Pero incluso si la Corona dispusiera de instrumentos constitucionales específicos, ¿sería aconsejable que en estos días trasmitiera a «su» jefe de Gobierno su incomodidad por las reformas, agresiones más bien, que está introduciendo en la Constitución? Pues si el cronista, y nuestros episódicos lectores, hicieran caso a nuestros interlocutores «de cercanías» a la Corona mencionados arriba, no, no sería nada aconsejable. Los citados indican que ahora mismo el peor favor que se le puede hacer a la Corona es intentar que se «moje» en una pelea entre los que intentan defender la permanencia de nuestro texto fundamental y los que trabajan para anularlo. Lo expresan claramente y de forma gráfica así: «Tomar partido nos dejaría sin partido». No es, desde luego, únicamente una frase ocurrente, es la expresión de una actitud preocupada que guarda absoluta actualidad. Porque vamos a ver: ¿Es verdad o no lo es que en estas fechas existe una evidente presión sobre el protagonista reinante de la Monarquía para que en el mensaje de Navidad de esta Nochebuena condene expresamente lo que se está haciendo con España? Cuando se transmite la constancia de esta presión a los mandatarios de esta institución responden así: «¿Que qué se puede esperar del texto que el Rey viene preparando para la Nochebuena? Pues otra vez se colocan en situación de «prevengan» y adelantan: «Se puede dar por seguro que pedirá respeto y aceptación de las normas constitucionales». ¿Supondrá ello una clara descalificación de la destructiva política de Sánchez, sus corifeos y sus cómplices? Pues, otra vez, no. Esta ocasión no será la clonación de aquel discurso soberbio que el Rey Felipe pronunció en octubre de 2017 cuando los independentistas catalanes se alzaron contra la unidad de España.

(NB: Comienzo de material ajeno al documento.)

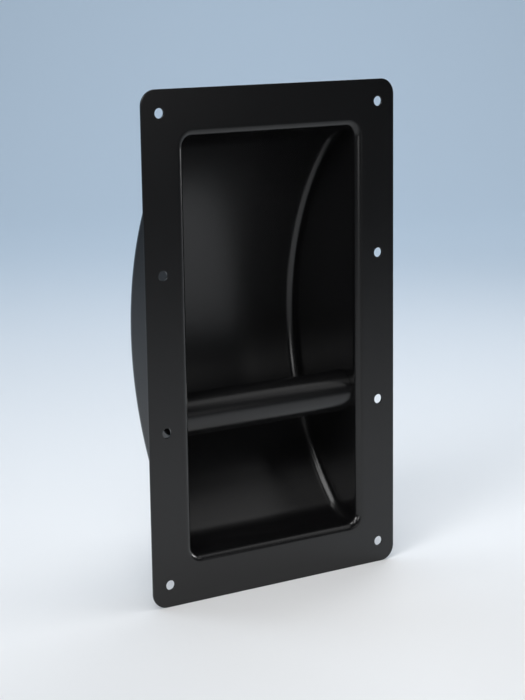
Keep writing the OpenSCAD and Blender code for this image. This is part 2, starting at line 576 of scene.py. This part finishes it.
def beadThickness(tree, given):
    # The body's radius along the path: ripples like laid coins, an uneven hand, tapered ends
    def calc(operation, *values):
        return mathNode(tree, operation, *values)

    along = addNode(tree, "GeometryNodeSplineParameter").outputs["Factor"]
    phase = calc("FRACT", calc("MULTIPLY", along, given["Ripples"]))
    coin = calc("SQRT", calc("SUBTRACT", 1.0, calc("POWER", phase, 2.0)))
    rippled = calc("MULTIPLY_ADD", coin, given["Ripple height"], bead["rippleBase"])
    noise = addNode(tree, "ShaderNodeTexNoise", noise_dimensions="1D")
    noise.inputs["Scale"].default_value = 1.0
    place = calc("MULTIPLY_ADD", along, bead["wanderWaves"], given["Seed"])
    tree.links.new(place, noise.inputs["W"])
    uneven = calc("MULTIPLY", calc("SUBTRACT", noise.outputs["Fac"], 0.5), given["Wander"])
    fromMiddle = calc("ABSOLUTE", calc("SUBTRACT", along, 0.5))
    fromEnd = calc("SUBTRACT", 0.5, fromMiddle)
    growth = calc("MULTIPLY_ADD", fromEnd, bead["endGrowth"], bead["endThickness"])
    taper = calc("SQRT", calc("MINIMUM", growth, 1.0))
    share = calc("MULTIPLY", calc("ADD", rippled, uneven), taper)
    return calc("MULTIPLY", share, calc("MULTIPLY", given["Leg"], bead["bodyRadius"]))


def weldBeadTree(values):
    tree, given = newTree("weldBeadShape", values)
    link = tree.links.new
    # Path: an arc round the tube, symmetrical about its middle
    arc = addNode(tree, "GeometryNodeCurveArc", mode="RADIUS")
    link(given["Steps"], arc.inputs["Resolution"])
    shift = mathNode(tree, "MULTIPLY", given["Leg"], bead["centreShift"])
    link(mathNode(tree, "ADD", shift, given["Tube radius"]), arc.inputs["Radius"])
    link(mathNode(tree, "MULTIPLY", given["Arc"], -0.5), arc.inputs["Start Angle"])
    link(given["Arc"], arc.inputs["Sweep Angle"])
    section = addNode(tree, "GeometryNodeCurvePrimitiveCircle", mode="RADIUS")
    section.inputs["Resolution"].default_value = bead["stepsRound"]
    section.inputs["Radius"].default_value = 1.0     # the swept scale gives the true radius
    swept = addNode(tree, "GeometryNodeCurveToMesh")
    swept.inputs["Fill Caps"].default_value = True
    link(arc.outputs["Curve"], swept.inputs["Curve"])
    link(section.outputs["Curve"], swept.inputs["Profile Curve"])
    link(beadThickness(tree, given), swept.inputs["Scale"])
    # The arc lies in XY; turning it puts its middle on +Y and its axis along X
    turned = addNode(tree, "GeometryNodeTransform")
    turned.inputs["Rotation"].default_value = (pi / 2, 0, pi / 2)
    link(swept.outputs["Mesh"], turned.inputs["Geometry"])
    outward = addNode(tree, "ShaderNodeCombineXYZ")
    link(mathNode(tree, "MULTIPLY", shift, given["Side"]), outward.inputs["X"])
    total = addNode(tree, "ShaderNodeVectorMath", operation="ADD")
    link(outward.outputs["Vector"], total.inputs[0])
    link(given["Centre"], total.inputs[1])
    link(total.outputs["Vector"], turned.inputs["Translation"])
    finishTree(tree, turned.outputs["Geometry"], weldBlack)
    return tree


def beadValues(side):
    return {
        "Tube radius": form.tubeRadius,
        "Leg": bead["leg"],
        "Arc": radians(bead["arcDeg"]),
        "Ripples": float(bead["ripples"]),
        "Ripple height": bead["rippleHeight"],
        "Wander": bead["wander"],
        "Steps": bead["stepsAlong"],
        "Seed": float(bead["seed"] + side),
        "Side": float(side),
        "Centre": (side * (form.halfW + form.sheet), form.tubeY, form.tubeZ),
    }


beadTree = weldBeadTree(beadValues(1))
beadNames = (
    (-1, "weld_bead_left", "weldBeadLeft"),
    (1, "weld_bead_right", "weldBeadRight"),
)
for side, nodeName, pieceName in beadNames:
    weldBead = growPiece(pieceName, beadTree, beadValues(side))
    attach(weldBead, "root")
    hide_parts(nodeName)
    print(pieceName + ":", len(weldBead.data.polygons), "faces")

# Floor, light and surroundings
studio = {
    "floorTone": (0.80, 0.81, 0.82),
    "floorRoughness": 0.7,
    "floorGloss": 0.2,
    "frontReach": 6.0,        # floor on the camera's side of the part
    "backReach": 1.5,         # floor behind the part, before it curves up into a wall
    "curveRadius": 1.5,
    "curveSteps": 24,
    "wallTop": 6.0,
    "halfWidth": 9.0,
    "airTone": (0.018, 0.020, 0.024),
    "lightAim": (0.0, 0.0, -0.02),
    "lightTone": (1.0, 1.0, 1.0),
    "lightSpreadDeg": 80,
}
# Soft panels; what isn't stated for one comes from the studio above
softLights = {
    "overhead": {
        "place": (0.0, -0.06, 0.85), "size": (0.45, 0.45), "watts": 1.4,
        "aim": (0.0, -0.06, -0.13), "spreadDeg": 120,
    },
    "highLeft": {"place": (-0.66, -0.66, 1.13), "size": (1.0, 0.5), "watts": 1.4},
    "sideLeft": {"place": (-1.18, -0.55, 0.73), "size": (0.55, 0.5), "watts": 1.4},
    "lowLeft": {"place": (-0.74, -1.28, 0.24), "size": (0.55, 0.5), "watts": 0.6},
    "highRight": {"place": (0.88, -0.38, 1.13), "size": (0.9, 0.5), "watts": 0.22},
    "sideRight": {"place": (1.05, -0.76, 0.73), "size": (0.55, 0.5), "watts": 0.16},
    "lowRight": {"place": (1.45, -0.26, 0.24), "size": (0.55, 0.5), "watts": 1.4},
    "lowFront": {"place": (0.45, -1.41, 0.24), "size": (0.55, 0.5), "watts": 0.12},
    "rearLeft": {
        "place": (-0.7, 0.95, 0.9), "size": (0.7, 0.5), "watts": 1.5,
        "aim": (-0.1, 0.1, 0.0), "spreadDeg": 110, "tone": (0.80, 0.90, 1.0),
    },
    "rearRight": {
        "place": (1.05, 0.85, 0.85), "size": (0.9, 0.5), "watts": 1.1,
        "aim": (0.0, 0.03, 0.0),
    },
    "backdrop": {
        "place": (0.55, 0.85, 1.5), "size": (1.6, 0.8), "watts": 26.0,
        "aim": (1.4, 2.15, 0.1), "spreadDeg": 180, "tone": (0.62, 0.80, 1.0),
    },
}


def floorProfile():
    # (reach away from the camera, height): floor, curve and wall
    radius = studio["curveRadius"]
    reach = studio["backReach"]
    profile = [(-studio["frontReach"], 0.0)]
    for a in steps(0, pi / 2, studio["curveSteps"]):
        profile.append((reach + radius * sin(a), radius - radius * cos(a)))
    profile.append((reach + radius, studio["wallTop"]))
    return profile


def makeFloor():
    # One sheet: a floor under the part that curves up into a wall far behind it,
    # square to the camera's line
    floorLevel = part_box("pressed_dish")[0].z
    away = -Vector((view["place"][0], view["place"][1], 0)).normalized()
    across = Vector((-away.y, away.x, 0))
    corners = []
    for reach, height in floorProfile():
        for side in (-1, 1):
            spot = away * reach + across * side * studio["halfWidth"]
            corners.append((spot.x, spot.y, floorLevel + height))
    faces = [(i, i + 1, i + 3, i + 2) for i in range(0, len(corners) - 2, 2)]
    data = bpy.data.meshes.new("paleFloor")
    data.from_pydata(corners, [], faces)
    for face in data.polygons:
        face.use_smooth = True
    floor = bpy.data.objects.new("paleFloor", data)
    scene.collection.objects.link(floor)
    material = bpy.data.materials.new("paleFloor")
    material.use_nodes = True
    shader = material.node_tree.nodes["Principled BSDF"]
    shader.inputs["Base Color"].default_value = (*studio["floorTone"], 1)
    shader.inputs["Roughness"].default_value = studio["floorRoughness"]
    shader.inputs["Specular IOR Level"].default_value = studio["floorGloss"]
    data.materials.append(material)


def makeSoftLight(name, settings):
    data = bpy.data.lights.new(name, "AREA")
    data.shape = "RECTANGLE"
    data.size, data.size_y = settings["size"]
    data.energy = settings["watts"]
    data.spread = radians(settings.get("spreadDeg", studio["lightSpreadDeg"]))
    data.color = settings.get("tone", studio["lightTone"])
    light = bpy.data.objects.new(name, data)
    light.location = settings["place"]
    aim = Vector(settings.get("aim", studio["lightAim"]))
    line = aim - Vector(settings["place"])
    light.rotation_euler = line.to_track_quat("-Z", "Y").to_euler()
    light.visible_camera = False
    scene.collection.objects.link(light)


def makeAir():
    world = bpy.data.worlds.new("studioAir")
    world.use_nodes = True
    background = world.node_tree.nodes["Background"]
    background.inputs["Color"].default_value = (*studio["airTone"], 1)
    background.inputs["Strength"].default_value = 1.0
    scene.world = world
    scene.view_settings.view_transform = "Standard"


makeFloor()
for name, settings in softLights.items():
    makeSoftLight(name, settings)
makeAir()
print("floor and lights placed")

Y es que la gente pretende ignorar que todos los actos públicos del monarca, sus declaraciones, pasan indefectible por el fielato de la Moncloa, de la Presidencia del Gobierno. En aquel octubre, Felipe VI tuvo la suerte de que su interlocutor ejecutivo era Mariano Rajoy que apenas corrigió una coma de aquel documento sonoro. Otra vez, que el cronista rememore, sucedió, siendo rey don Juan Carlos I y Jefe de su Casa el general Fernández Campo, que el Jefe del Estado se empeñó en mencionar de forma muy crítica, con condena incluida, la enorme corrupción que era entonces la nota predominante de la gobernación socialista. Pues bien, la Moncloa devolvió el texto descrito con un adjetivo determinante: «Inaceptable». ¿Y qué ocurrió? Pues que la Zarzuela transmitió este mensaje como respuesta: «O se leen estos párrafos como están diseñados, aunque sea con leves matizaciones, o no hay discurso». Lo hubo y el gobierno de González tuvo que tragarse la andanada como si no hubiera pasado nada. Un ministro de aquel gabinete nos dijo a los periodistas en las Cortes: «La cosa pasará, no le deis demasiada importancia». Pero, ¡vaya si la tuvo!
Las circunstancias de este momento son incomparables en gravedad. En la tesitura actual lo que está en riesgo es el Estado mismo, o sea, la supervivencia de España como nación. Toda la estrategia del Gobierno, pactada con sus cómplices, es adelgazar las instituciones básicas para convertir a este país en una filial de los comunismos asesinos de Venezuela o del nicaragüense Ortega. Tras la peripecia vivida este principio de semana en el Tribunal Constitucional, se puede afirmar sin ambages que lo más seguro que nos queda ya es la Corona, que las demás entidades públicas instaladas desde la Transición del 78 están demolidas. El Constitucional lo hemos salvado por los pelos. Es curioso cómo todos caemos en los trampantojos que nos tienden estos felones. Véanse: han sacado a relucir el golpe de Tejero, achacándoselo, con toda desvergüenza, a sus víctimas para tapar los escándalos de la supresión de los delitos sediciosos y malversadores. Ya a estas alturas el personal del país no sabe a ciencia cierta si los delincuentes están o no perdonados o si van a tener que devolver el dinero robado, todo el mundo se queda en entrar al trapo del cepo golpista. Esta es la gran victoria de los insidiosos. Por eso, volvamos al principio de la crónica: ¿qué debe decir este sábado a los españoles su Rey? Pues, sólo se le puede sugerir esto: ¿que se comporte como el mejor garante que resta ya tras la acometida de los insurrectos? ¿Cómo hacerlo? Pues con una sola frase: «La Corona está para defender la ley y la unidad de España». Se comprenderá: es justamente lo que está intentando demoler Pedro Sánchez Castejón. Con esto, basta, no le toquemos a Felipe VI más los costados exigiéndole misiones que, de reclamarlas como suyas, le pondrían como a su bisabuelo en el barco de Cartagena. O más probablemente, en un avión a Dubái.